The report found that from 1980 to 1992, 54.6 percent of suspected cop killers were white, and 42.8 percent were black.

By 2005, the number of officers killed had dropped to 55, and the figure has hovered around that ever since, averaging 49 a year, according to the FBI.

About 10 officers a year have been killed in ambushes _ either premeditated or unprovoked attacks _ between 2005 and last year.

Motives of the attacks have been varied, along with the races of the killers. In 2012, in LaPlace, La., two deputies were killed by an anti-government group called the Sovereign Citizens. Of the six suspects arrested, five were white and one was black.
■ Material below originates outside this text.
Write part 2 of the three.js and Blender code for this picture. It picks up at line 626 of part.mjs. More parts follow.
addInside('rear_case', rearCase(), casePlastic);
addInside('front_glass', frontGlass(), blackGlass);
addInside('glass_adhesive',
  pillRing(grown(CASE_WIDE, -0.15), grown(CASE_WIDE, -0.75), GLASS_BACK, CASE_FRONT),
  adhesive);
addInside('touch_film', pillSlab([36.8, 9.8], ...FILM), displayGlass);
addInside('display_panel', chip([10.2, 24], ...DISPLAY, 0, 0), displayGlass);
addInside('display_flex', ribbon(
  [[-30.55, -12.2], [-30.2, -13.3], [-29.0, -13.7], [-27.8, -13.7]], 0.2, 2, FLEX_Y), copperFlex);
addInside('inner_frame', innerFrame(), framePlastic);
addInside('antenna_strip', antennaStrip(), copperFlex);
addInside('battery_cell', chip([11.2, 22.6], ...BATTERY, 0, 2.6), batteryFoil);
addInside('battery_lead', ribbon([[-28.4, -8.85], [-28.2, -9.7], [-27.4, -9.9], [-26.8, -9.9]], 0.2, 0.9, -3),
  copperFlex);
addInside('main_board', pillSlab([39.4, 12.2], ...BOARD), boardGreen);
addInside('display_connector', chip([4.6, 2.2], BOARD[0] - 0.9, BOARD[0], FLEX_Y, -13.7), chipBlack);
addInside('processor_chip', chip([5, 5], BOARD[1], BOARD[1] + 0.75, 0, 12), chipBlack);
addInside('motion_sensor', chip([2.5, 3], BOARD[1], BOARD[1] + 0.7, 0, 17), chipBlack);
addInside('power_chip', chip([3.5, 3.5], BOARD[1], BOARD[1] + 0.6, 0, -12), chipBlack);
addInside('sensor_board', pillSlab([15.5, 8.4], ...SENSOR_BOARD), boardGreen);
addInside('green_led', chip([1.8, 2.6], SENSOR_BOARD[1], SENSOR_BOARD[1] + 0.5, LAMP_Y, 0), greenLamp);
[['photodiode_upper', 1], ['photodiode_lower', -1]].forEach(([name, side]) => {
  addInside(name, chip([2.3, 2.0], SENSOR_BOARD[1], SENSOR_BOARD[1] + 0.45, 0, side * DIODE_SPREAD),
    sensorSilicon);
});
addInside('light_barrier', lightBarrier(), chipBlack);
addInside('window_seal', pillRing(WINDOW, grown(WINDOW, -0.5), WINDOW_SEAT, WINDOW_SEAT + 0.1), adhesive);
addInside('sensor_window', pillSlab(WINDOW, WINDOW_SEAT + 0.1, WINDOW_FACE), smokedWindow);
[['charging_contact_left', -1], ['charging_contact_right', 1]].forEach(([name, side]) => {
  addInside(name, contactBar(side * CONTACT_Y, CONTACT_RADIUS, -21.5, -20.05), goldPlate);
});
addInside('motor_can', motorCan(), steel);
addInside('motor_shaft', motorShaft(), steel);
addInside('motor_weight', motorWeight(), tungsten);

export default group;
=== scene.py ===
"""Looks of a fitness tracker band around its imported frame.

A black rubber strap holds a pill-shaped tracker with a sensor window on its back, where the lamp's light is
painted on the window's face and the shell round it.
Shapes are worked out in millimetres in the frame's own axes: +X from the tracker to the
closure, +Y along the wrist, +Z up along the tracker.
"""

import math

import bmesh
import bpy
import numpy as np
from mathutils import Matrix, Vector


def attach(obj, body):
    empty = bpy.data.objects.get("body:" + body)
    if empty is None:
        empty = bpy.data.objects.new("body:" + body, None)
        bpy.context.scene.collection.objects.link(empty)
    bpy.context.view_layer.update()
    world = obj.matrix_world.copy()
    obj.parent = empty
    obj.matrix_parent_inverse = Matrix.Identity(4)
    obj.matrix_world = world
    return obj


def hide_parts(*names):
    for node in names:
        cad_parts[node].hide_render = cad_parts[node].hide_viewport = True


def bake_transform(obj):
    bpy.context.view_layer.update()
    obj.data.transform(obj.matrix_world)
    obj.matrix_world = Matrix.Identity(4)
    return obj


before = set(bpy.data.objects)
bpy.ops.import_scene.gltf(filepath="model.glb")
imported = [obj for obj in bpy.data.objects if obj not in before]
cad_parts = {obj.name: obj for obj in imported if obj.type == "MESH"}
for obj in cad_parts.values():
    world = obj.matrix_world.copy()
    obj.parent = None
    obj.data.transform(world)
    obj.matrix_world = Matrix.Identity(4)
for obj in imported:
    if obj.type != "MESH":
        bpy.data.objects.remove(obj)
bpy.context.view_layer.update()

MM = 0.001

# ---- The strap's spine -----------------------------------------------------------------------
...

In 2013, Riverside (Calif.) Officer Michael Crain was shot at a traffic light by Christopher Dorner, the disgruntled former Los Angeles Police Department officer, who was black. The next year in Las Vegas, a white couple with anti-government leanings shot police Officers Igor Soldo and Alyn Beck while they were eating pizza.

A month later, an officer in Gary, Ind., was shot to death in his patrol car, and a 25-year-old black man was charged with the crime. In September, a white survivalist was accused of fatally shooting a Pennsylvania state trooper as he stepped out of his barracks.

During a period of furious protest over the police shootings of black men, one attack in particular stirred fears among law enforcement that they could face retaliatory ambushes. On Dec. 20, 2014, Ismaaiyl Brinsley, an unemployed black man who reportedly told his ex-girlfriend he wanted to commit suicide, walked up to a patrol car in Brooklyn and shot Officers Rafael Ramos and Wenjian Liu to death, then killed himself.

Hours before, in a post on Instagram, he said he planned to kill two officers and referenced the police killings of Michael Brown in Ferguson, Mo., and Eric Garner in Staten Island, N.Y., as the reason, according to news reports.

Anxiety heightened when an officer pumping gas in Texas was gunned down by a black man in August.

Now with eight officers killed in 10 days in Dallas and Baton Rouge, many undoubtedly are bracing for 1973 again.